Wirgina’ nın bu kitabına aslında bir arkadaşın yazarlık
üzerine , Wirginia Wolf ‘dan etkilenerek
Daniel Jones ‘in yazdığı kitabın arka kapağını bana göndermesiyle zihnimde yer
kazandı. İyi ki de kazanmış.
1900 lerin ortalarına doğru, bir kadının bu kadar ayrıntılı,
feminen, böyle felsefik bir dil ile kadınların yazması üzerine bir kitap
oluşturması şahane bir olay.
Wirgina ; 1800 lerde kadınlara yılda 500 sterlin
kazansalardı , kendine ait bir odaları olsaydı daha çok yazabilirlerdi diyor. 500
sterlin günümüzde 2000 liraya denk geliyor.
Belki kazanç önemli ama bence kadınların kendilerine ait bir
yazma alanları olmalı. Kadın kendini gerçek hayattan koparmadan ama kendine ait
bir ortamda ifade edebilmeli.
Wirgina bunları düşünüp yazarken Halide Edip; Türk kadınlarının
aşklarını, sürgüne giden eşlerini bekleyişlerini yazıyordu. Bu karşılaştırma
birlerini kızdırabilir. Bir açıklama yapma gereği doğuruyor. Biz bu yıllarda
daha devrimler yapıyorduk. Düşününce çok tuhaf geliyor ama kadınlarımız savaşın
izlerinden kurtulmaya çalışıyorlardı ve yazmak başlı başına sadece iyi eğitim
almış birkaç kişiye mahsustu.
Wirgina da o yıllarda kadınlara verilmeyen yazma –yazabilme zamanının
yokluğundan, kadınların yazmak için fırsat yaratma gerekliliğinden, zorunlu
yapması gereken işlerinin arta kalan zamanlarında sadece yazabildiklerinden
bahsediyor.
Yazan bir kadının zayıf bir kadın olarak görüldüğü yıllardan
bahsediyor. Kadınların üniversite kütüphanesine girebilmek için tavsiye
mektuplarının gerektiği dönemden sesleniyor yazılarıyla…
Kadınlar için yazılan
birçok başyapıtın; gerçeğin beyaz ışığında değil, duygunun kırmızı ışığında yazıldığını
söylüyor. Neden bir erkek tarafından yazılmış olduğunun ayrıntılarını veriyor. Tolstoy
‘un Anna Karaninasını karısının 5 kez temize çektiğinin, 9 çocukları olduğunun
bilgisini ufak bir ayrıntı olarak vereyim.

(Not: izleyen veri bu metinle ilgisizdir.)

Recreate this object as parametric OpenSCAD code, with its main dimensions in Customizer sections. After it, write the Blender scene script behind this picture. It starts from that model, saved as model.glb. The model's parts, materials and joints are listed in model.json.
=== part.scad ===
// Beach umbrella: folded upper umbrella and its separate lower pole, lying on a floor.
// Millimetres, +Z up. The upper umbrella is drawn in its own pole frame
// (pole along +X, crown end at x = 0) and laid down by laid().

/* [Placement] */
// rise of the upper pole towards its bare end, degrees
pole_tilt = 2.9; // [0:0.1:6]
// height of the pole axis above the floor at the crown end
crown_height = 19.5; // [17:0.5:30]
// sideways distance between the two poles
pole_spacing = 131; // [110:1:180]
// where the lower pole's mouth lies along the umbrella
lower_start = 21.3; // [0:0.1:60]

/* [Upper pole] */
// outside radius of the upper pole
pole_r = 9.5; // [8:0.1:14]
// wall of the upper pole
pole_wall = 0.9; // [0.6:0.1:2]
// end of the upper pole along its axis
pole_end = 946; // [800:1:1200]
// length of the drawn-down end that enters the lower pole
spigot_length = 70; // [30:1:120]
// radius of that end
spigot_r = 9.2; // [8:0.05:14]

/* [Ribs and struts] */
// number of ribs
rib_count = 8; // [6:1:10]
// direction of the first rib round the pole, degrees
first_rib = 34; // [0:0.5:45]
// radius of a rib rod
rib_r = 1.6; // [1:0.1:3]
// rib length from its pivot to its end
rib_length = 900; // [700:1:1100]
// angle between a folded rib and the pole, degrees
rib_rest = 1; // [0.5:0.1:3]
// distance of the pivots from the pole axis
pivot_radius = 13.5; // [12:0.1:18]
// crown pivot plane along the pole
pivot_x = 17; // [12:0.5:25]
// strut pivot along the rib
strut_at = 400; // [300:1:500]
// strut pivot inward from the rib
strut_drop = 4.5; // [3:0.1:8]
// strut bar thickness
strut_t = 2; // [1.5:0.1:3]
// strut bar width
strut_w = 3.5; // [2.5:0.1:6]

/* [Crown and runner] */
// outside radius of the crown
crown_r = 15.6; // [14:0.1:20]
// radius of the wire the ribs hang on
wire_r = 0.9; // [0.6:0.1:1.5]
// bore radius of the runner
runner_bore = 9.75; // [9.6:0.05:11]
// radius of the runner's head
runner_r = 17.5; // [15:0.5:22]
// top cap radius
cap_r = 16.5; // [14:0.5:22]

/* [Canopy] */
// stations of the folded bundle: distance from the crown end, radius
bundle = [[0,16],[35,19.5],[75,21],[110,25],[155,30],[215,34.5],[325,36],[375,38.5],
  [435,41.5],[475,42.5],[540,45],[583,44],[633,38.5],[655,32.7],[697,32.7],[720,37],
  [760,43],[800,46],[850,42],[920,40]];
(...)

1800lerde eğer kadınların yılda 500 sterlin kazançları ve
kendine ait odaları olsaydı yazabileceklerdi diyor. O yılların erkeklerine
atıfta bulunarak gelecekteki hemcinslerine sesleniyor…
Son olarak diyor ki; ne olursa olsun yazın… Başkalarının ne
düşündüğünü düşünmeden, hissettiklerinizi,
istediklerinizi, dileklerinizi, şikâyetlerinizi yazın.

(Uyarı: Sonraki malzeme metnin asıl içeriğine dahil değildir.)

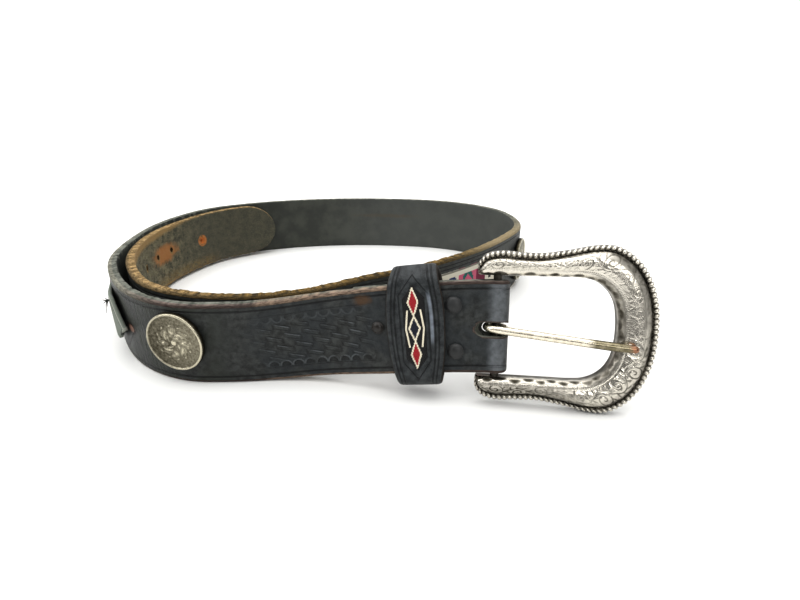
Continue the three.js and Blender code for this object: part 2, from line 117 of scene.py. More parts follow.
def frame_at(s):
    """Where the strap is s mm from the bar: the middle of its grain face, and the unit
    directions along it, up its width and out of its grain face."""
    s = np.asarray(s, float)
    place = np.clip(s, 0, STRAP_LENGTH)
    run = np.clip(place / RISE_RUN, 0, 1)
    ease = (1 - run) ** 2 * (1 + (2 - RISE_START) * run)
    slope = (1 - run) * ((2 - RISE_START) * (1 - 3 * run) - 2)
    lean = (LEAN * ease)[..., None]
    xy = np.stack([np.interp(place, RUN, RUN_POINTS[:, k]) for k in (0, 1)], -1)
    along = np.stack([np.interp(place, RUN, RUN_SLOPES[:, k]) for k in (0, 1)], -1)
    along /= np.linalg.norm(along, axis=-1, keepdims=True)
    inward = np.stack([along[..., 1], -along[..., 0], 0 * s], -1)
    height = RISE * ease + STRAP_WIDTH / 2 * np.cos(lean[..., 0]) + narrowing(s)
    at = np.concatenate([xy, height[..., None]], -1) + CENTRE
    along = np.concatenate([along, (RISE * slope / RISE_RUN)[..., None]], -1)
    along /= np.linalg.norm(along, axis=-1, keepdims=True)
    up = inward * np.sin(lean) + np.array([0, 0, 1.0]) * np.cos(lean)
    up -= along * np.sum(up * along, -1, keepdims=True)
    up /= np.linalg.norm(up, axis=-1, keepdims=True)
    return at, along, up, np.cross(up, along)


print(f"the strap is {STRAP_LENGTH:.0f} mm long from the bar to the tip")

# %% [markdown]
# ## From a grid of points to a mesh
# Every new piece is a grid: one direction runs along a path or round an axis, and the other
# goes round the section. One function turns the grid into quads, and keeps any number that
# a material wants to read, such as the distance along the strap, as an attribute.

# %% Mesh from a grid, and where pieces go
MM = 0.001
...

Geçmişten geleceğe ne aktarmış olacağınızı bilemezsiniz. Bu
yüzden yazılan her şeye saygı duyun.
Bu kadar feminen bir yazarın; depresyona girip, sevgilisine
çok acıklı bir mektup bırakarak cebindeki taşlarla Ouse nehrine atladığını
yazmamış olmayı çok isterdim.
Kendini yeteneksiz bulup, özelliklerini kaybettiği
düşüncesine onu iten mükemmel kadın olma hayalimiydi? Bu farkındalık insanı
mutsuzluğa bu kadar nasıl itebiliyor? herşeyin farkında olmamak mı gerek? Ahh Wirginia
neden bu kadar depresiftin ?
Madem hemcinslerine yazmaları için sesleniyorsun. Şimdiki
şartlar daha kolay yazıyoruz, bir şekilde geleceğe aktarıyoruz.